During his failed presidential campaign, Hickenlooper told an audience at New England College that “I agree 100 percent that the time for incremental change around climate change and addressing climate change, is passed… we are rapidly approaching a point of no return. And that demands us to be again, 10 times more ambitious and 10 times more aggressive.”

“I’m going to guess that [between] 90 and 99 percent of what’s in the Green New Deal I will be happy to embrace,” he said.

Hickenlooper’s more moderate stance on climate policy became an ongoing issue in the Democratic Senate primary, with a national climate group stepping in to actively campaign against him on behalf of another candidate. When environmental groups held a primary forum focused on climate policy, he was the only Democratic candidate to skip it.

“We're going to also be highlighting all the reasons why Hickenlooper is so dangerous for this state,” said Boulder Sunrise Movement Coordinator Michele Weindling.

However, since he successfully made it through the Democratic primary, the attacks on Hickenlooper’s environmental record and positions have come from the right. Republican Sen. Cory Gardner has repeatedly accused Hickenlooper of supporting policies that would eliminate all oil, gas and coal jobs in the state.

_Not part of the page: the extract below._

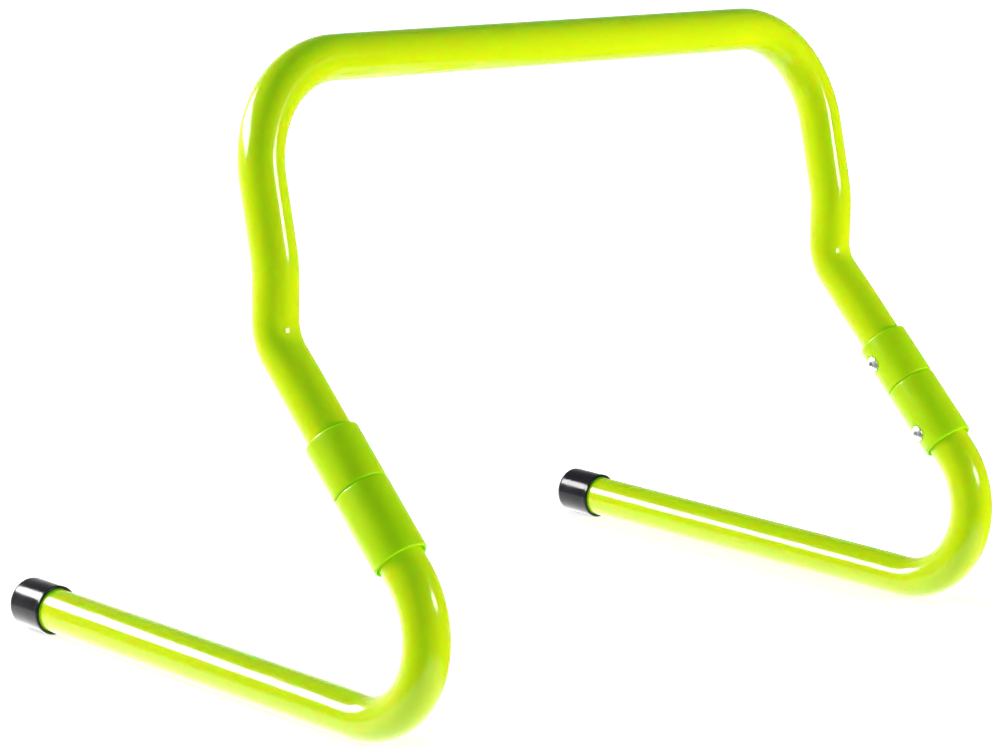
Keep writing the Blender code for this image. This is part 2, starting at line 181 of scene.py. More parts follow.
LIME = (0.545, 0.51, 0.0005)
LIME_DEEP = (0.51, 0.49, 0.0003)
GREEN = (0.455, 0.53, 0.0005)
GREEN_DEEP = (0.415, 0.51, 0.0003)
# Colour of a glow painted into the tube and collar plastics, which lightens their shaded sides
PAINTED_GREEN_GLOW = (0.02, 1.0, 0.0)
BLACK = (0.012, 0.011, 0.015)
DUST = (0.07, 0.07, 0.075)
ALUMINIUM = (0.84, 0.845, 0.86)
STEEL = (0.52, 0.53, 0.54)
DULLED_SHARE = 0.72  # brightness that dulled metal keeps
NYLON = (0.80, 0.79, 0.74)
NYLON_RUBBED = (0.42, 0.41, 0.38)
FLOOR_PALE = (0.80, 0.80, 0.80)
FLOOR_SHADE = (0.78, 0.78, 0.78)

# How far red, green and blue light travel inside the plastic, times its subsurface scale
SUBSURFACE_REACH = (0.08, 1.0, 0.05)

STUDIO_CENTRE = (0.0, 0.0, 0.14)
# Soft boxes that light the surfaces but don't show in them: place, size in metres and watts
FILLS = {
    "left_fill": ((-1.05, 1.18, 0.66), (0.90, 0.90), 34.0),
    "back_fill": ((1.00, 1.20, 0.80), (0.80, 0.80), 13.0),
    "front_fill": ((1.41, -1.70, 0.38), (0.90, 0.60), 50.0),
}
# Cards that only show as reflections: place, what they face, size in metres and watts
CARDS = {
    "left_card": ((-0.85, 1.05, 0.78), STUDIO_CENTRE, (1.30, 0.46), 54.0),
    "front_card": ((0.32, -0.97, 0.50), (0.0, 0.0, 0.25), (0.24, 0.24), 4.6),
}
# One such card lies under each foot and faces up
FOOT_CARD_MIDDLE = -0.04  # along Y
FOOT_CARD_SIZE = (0.12, 0.46)
FOOT_CARD_WATTS = 0.20

ROOM_LIGHT = 0.10
SWEEP_DIRECTION = Vector((0.20, 0.80, -0.57))  # where the room's light comes from mostly
SWEEP_LIGHT = 1.8
SWEEP_FOCUS = 3.0  # a higher power makes it narrower

FLOOR_HALF = 9.0
FLOOR_RAMP = (0.3, 1.6)  # distances from the middle over which the floor's own glow rises
FLOOR_GLOW = (0.56, 1.00)
DOME_SHARE = 0.98  # radius of the backdrop, as a share of the floor's half


# ---- Layout ----


def leg_frames(joints):
    """Side name to the frame of its swivel: at the collar seam, with +Z up the leg."""
    frames = {}
    for joint in joints:
        side_name = joint["name"].split("_")[0]
        up = Vector(joint["axis"]) * (1.0 if joint["axis"][2] > 0 else -1.0)
        across = Vector((1.0, 0.0, 0.0))
        turn = Matrix((across, up.cross(across), up)).transposed().to_4x4()
        frames[side_name] = Matrix.Translation(joint["pos_m"]) @ turn
    return frames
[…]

In response, Hickenlooper has emphasized that the policies he supports would eventually lead to more job creation in the renewable energy sector and that he would not support mandating significant immediate changes.

“This is a transition,” he said at a debate co-sponsored by CPR. “That's going to take a significant period of time.”Hickenlooper has also gained endorsements from the Natural Resources Defence Council Action Fund, the Sierra Club, and the League of Conservation Voters Action Fund.